WHAT IS EXPECTED => Scan the data below and pick out the lines containing the word "scene".
## start
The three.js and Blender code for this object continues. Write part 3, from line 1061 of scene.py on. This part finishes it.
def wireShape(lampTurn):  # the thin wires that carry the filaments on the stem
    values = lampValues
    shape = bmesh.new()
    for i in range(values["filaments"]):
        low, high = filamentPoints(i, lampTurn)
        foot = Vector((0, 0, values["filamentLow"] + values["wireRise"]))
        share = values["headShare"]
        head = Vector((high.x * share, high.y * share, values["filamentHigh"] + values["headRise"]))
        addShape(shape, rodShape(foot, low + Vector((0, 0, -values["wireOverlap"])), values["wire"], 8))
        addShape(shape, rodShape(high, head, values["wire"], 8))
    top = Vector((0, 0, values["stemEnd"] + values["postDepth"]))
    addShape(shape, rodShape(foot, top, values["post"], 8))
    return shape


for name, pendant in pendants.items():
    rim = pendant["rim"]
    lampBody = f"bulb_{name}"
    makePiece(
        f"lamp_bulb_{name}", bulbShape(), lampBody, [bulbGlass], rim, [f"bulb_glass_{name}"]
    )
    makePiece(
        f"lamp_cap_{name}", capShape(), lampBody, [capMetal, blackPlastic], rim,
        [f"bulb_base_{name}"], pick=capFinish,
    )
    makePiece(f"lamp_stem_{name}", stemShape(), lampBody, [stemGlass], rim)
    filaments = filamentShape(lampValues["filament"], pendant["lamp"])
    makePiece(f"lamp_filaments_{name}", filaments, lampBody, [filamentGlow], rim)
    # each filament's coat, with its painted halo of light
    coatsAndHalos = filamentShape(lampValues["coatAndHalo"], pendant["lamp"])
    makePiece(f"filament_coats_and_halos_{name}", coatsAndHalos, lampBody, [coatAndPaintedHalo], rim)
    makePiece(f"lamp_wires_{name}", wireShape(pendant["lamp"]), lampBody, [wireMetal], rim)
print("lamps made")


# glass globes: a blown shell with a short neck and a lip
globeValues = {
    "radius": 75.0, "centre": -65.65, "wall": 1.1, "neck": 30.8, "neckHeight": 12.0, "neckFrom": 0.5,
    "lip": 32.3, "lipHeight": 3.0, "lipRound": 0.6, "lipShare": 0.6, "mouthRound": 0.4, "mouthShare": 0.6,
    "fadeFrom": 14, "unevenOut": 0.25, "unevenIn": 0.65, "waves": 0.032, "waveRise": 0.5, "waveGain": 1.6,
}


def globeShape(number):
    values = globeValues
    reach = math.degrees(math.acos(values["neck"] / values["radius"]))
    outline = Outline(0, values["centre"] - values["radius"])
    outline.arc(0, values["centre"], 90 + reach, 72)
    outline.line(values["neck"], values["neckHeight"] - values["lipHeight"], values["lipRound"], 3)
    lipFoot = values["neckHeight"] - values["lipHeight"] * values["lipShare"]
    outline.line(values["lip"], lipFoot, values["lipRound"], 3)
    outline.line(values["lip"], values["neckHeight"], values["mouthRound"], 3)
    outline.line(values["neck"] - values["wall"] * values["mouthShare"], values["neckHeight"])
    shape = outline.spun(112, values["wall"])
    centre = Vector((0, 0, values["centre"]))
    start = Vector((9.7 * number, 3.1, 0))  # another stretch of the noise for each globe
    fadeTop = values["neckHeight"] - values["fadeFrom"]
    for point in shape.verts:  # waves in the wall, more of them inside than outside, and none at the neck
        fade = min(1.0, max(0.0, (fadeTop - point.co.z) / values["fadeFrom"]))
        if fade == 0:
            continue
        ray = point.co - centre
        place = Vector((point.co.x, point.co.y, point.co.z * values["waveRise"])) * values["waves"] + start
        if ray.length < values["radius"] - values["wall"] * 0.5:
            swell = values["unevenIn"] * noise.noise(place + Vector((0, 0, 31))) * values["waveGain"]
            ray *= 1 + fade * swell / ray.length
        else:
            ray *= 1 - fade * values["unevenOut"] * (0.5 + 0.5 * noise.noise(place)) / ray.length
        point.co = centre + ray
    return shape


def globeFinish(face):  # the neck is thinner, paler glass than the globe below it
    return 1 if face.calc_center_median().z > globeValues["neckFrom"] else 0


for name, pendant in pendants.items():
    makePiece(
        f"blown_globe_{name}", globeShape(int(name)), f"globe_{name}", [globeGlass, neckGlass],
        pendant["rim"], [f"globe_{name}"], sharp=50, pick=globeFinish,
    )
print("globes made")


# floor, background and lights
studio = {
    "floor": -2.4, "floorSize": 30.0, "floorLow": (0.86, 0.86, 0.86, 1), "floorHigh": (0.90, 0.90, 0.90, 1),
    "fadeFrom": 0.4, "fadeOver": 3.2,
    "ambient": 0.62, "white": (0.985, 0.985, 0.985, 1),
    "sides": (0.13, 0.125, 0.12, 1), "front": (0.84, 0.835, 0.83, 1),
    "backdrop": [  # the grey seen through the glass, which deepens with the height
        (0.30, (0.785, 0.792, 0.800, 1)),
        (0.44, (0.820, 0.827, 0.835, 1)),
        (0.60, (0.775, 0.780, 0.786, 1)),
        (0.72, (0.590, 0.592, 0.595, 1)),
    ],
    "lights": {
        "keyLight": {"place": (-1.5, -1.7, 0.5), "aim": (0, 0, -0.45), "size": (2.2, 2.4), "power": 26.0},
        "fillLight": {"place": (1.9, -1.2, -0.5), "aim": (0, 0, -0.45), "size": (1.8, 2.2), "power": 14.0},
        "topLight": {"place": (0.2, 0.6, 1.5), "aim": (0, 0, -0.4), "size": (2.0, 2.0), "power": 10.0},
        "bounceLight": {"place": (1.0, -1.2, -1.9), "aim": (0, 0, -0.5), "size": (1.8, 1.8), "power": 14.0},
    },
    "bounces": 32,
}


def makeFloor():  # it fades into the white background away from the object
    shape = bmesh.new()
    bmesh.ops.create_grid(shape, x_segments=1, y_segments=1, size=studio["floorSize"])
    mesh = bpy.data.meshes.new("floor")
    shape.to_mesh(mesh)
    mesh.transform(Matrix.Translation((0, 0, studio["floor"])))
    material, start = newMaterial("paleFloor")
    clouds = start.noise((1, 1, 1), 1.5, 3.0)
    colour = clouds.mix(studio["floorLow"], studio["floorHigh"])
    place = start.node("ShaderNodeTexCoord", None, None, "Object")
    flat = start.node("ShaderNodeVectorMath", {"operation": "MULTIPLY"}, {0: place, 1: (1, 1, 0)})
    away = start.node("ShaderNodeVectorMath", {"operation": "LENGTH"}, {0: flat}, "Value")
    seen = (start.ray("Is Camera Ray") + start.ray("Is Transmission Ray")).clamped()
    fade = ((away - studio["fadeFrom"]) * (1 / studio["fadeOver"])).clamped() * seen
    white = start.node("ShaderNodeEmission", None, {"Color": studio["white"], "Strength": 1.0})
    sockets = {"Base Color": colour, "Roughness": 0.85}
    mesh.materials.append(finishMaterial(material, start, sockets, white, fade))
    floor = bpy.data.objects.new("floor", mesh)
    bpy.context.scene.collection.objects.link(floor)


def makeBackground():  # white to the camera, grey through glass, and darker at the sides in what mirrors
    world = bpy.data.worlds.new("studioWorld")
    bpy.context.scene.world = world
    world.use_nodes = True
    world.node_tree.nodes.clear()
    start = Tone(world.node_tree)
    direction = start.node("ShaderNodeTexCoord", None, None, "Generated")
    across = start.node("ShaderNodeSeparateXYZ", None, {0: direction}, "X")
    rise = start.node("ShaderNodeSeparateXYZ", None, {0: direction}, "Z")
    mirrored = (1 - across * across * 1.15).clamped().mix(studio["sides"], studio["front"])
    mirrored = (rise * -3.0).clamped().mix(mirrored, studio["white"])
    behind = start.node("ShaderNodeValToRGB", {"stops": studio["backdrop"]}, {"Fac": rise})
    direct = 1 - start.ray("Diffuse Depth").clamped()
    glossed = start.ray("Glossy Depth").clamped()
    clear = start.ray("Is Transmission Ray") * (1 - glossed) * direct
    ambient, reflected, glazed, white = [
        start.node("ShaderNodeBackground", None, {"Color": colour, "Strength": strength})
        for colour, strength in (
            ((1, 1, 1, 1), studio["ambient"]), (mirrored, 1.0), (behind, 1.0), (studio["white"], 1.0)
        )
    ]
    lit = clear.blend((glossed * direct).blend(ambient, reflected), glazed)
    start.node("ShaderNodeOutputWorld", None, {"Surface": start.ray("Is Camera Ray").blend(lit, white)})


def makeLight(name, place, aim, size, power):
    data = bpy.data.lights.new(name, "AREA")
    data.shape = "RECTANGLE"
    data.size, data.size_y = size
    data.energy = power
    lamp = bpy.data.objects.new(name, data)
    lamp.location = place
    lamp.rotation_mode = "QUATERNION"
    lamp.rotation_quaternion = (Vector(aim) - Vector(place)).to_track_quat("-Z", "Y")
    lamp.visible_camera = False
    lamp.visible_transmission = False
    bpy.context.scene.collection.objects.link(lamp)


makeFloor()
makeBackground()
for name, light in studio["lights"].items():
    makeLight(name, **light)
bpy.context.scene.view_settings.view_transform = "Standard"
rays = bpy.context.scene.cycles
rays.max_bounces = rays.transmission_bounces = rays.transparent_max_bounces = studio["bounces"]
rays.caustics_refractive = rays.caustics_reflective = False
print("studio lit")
## end
RESPONSE TO THIS EXERCISE =>
The three.js and Blender code for this object continues. Write part 3, from line 1061 of scene.py on. This part finishes it.
    bpy.context.scene.collection.objects.link(floor)
    bpy.context.scene.world = world
    bpy.context.scene.collection.objects.link(lamp)
bpy.context.scene.view_settings.view_transform = "Standard"
rays = bpy.context.scene.cycles